La remise en cause, par des démonstrations de force ou des menaces, du principe d’ « une seule Chine » (la République populaire de Chine proclamée en 1949) reconnu par l’ONU, y compris les Etats-Unis, alimente des processus de déstabilisation régionale dont nul ne saurait maîtriser les conséquences ni les répercussions internationales.
Ce qui doit primer c’est l’intérêt commun aux peuples et Etats de la région de garantir une coexistence pacifique. C’est le parti que doit prendre la France pour qu’en Asie-Pacifique, comme en Europe, émerge un cadre inclusif de coopération et de sécurité collective, promouvant le désarmement et la dénucléarisation ainsi que le respect universel des droits humains, politiques et sociaux.”
Mais qui s’intéresse, dans les médias appartenant aux milliardaires ou dans ceux, plus libres de ton, qui cherchent à opposer les uns aux autres et à discréditer la gauche ? Comme si on ne savait pas que la NUPES n’est pas un bloc idéologique aligné dans tous les domaines mais une coalition progressiste au service de l’intérêt général visant une transformation sociale et écologique face au rouleau compresseur libéral qui creuse les inégalités et s’avère incapable d’affronter les enjeux climatiques.
Une coalition qui ne perd pas de vue que ce sont les peuples qui paient l’addition des mesures d’austérité tandis que les actionnaires encaissent les superprofits que la droite unie (Macron-LR) et le RN ne veulent même pas taxer ! Pas plus qu’ils ne veulent augmenter le SMIC, les salaires et la protection sociale.
Cela fait 40 ans que ça dure la fin de l’indexation des salaires sur les prix en France, elle n’a pas attendu la guerre en Ukraine qui accélère le mouvement et qui le justifie par le fait que nous serions en “économie de guerre” ! Comme si c’était la première, en Europe et ailleurs depuis les années 80 ?
Le monde est multipolaire et les Etats de plus en plus multiculturels. Le défi climatique n’est pas compatible avec des investissements colossaux perdus (pas pour tout le monde) dans le surarmement nucléaire au détriment des mesures à prendre, de très grande échelle, pour sauver la planète et les espèces vivantes par un changement de système productif et de mode vie pour cesser de polluer notre envrironnement. Et ce, compte tenu de l’évolution de la population, nous allons vers les 10 milliards d’habitants !

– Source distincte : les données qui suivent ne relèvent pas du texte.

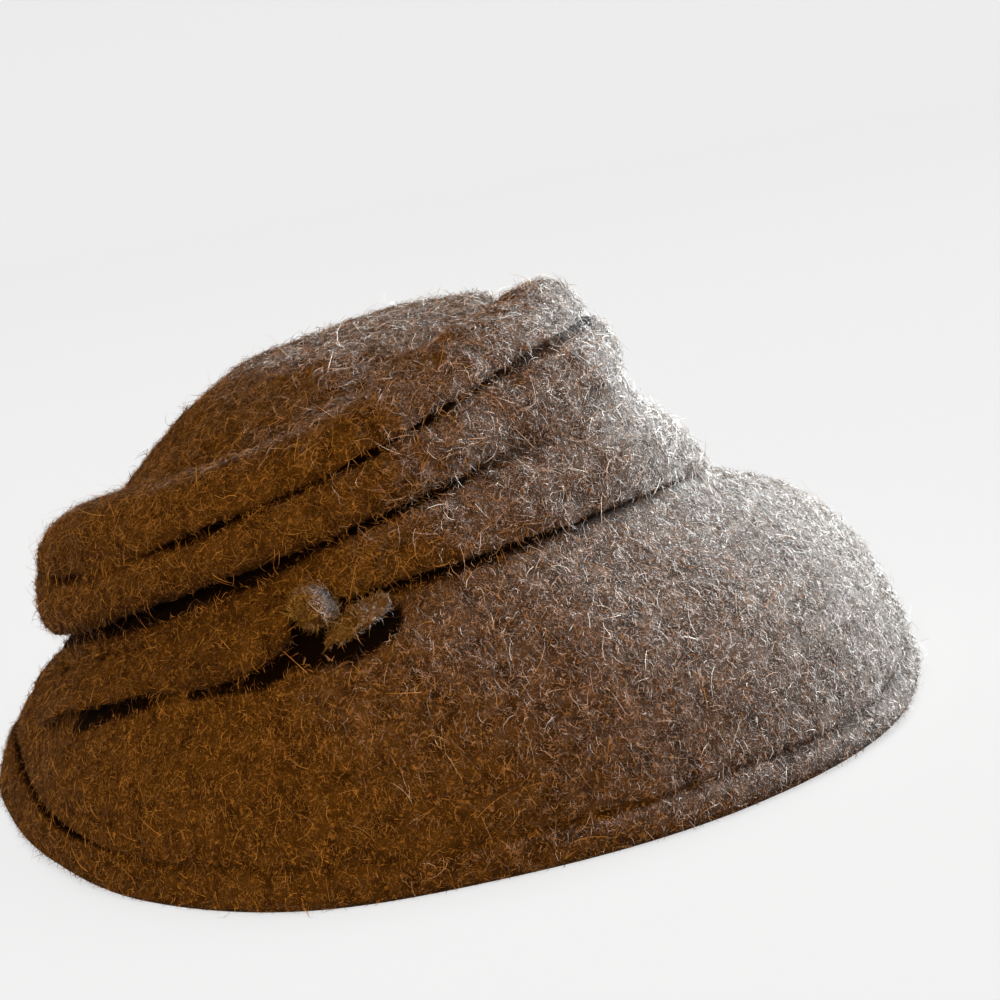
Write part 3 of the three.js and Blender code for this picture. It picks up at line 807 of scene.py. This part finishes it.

Les deux plus puissants Etats (E-U et Chine) émettent autour de 40% des G.E.S !
Il y a urgence et mieux à faire que de se chercher querelle pour accroître son pré-carré en montrant ses têtes nucléaires. Il n’y a que la coexistence pacifique pour éviter le pire, en s’engageant sous contrôle à réduire les stocks d’armes nucléaires et à ne jamais s’en servir.
Comme pour le pouvoir d’achat, l’intervention des peuples sera décisive.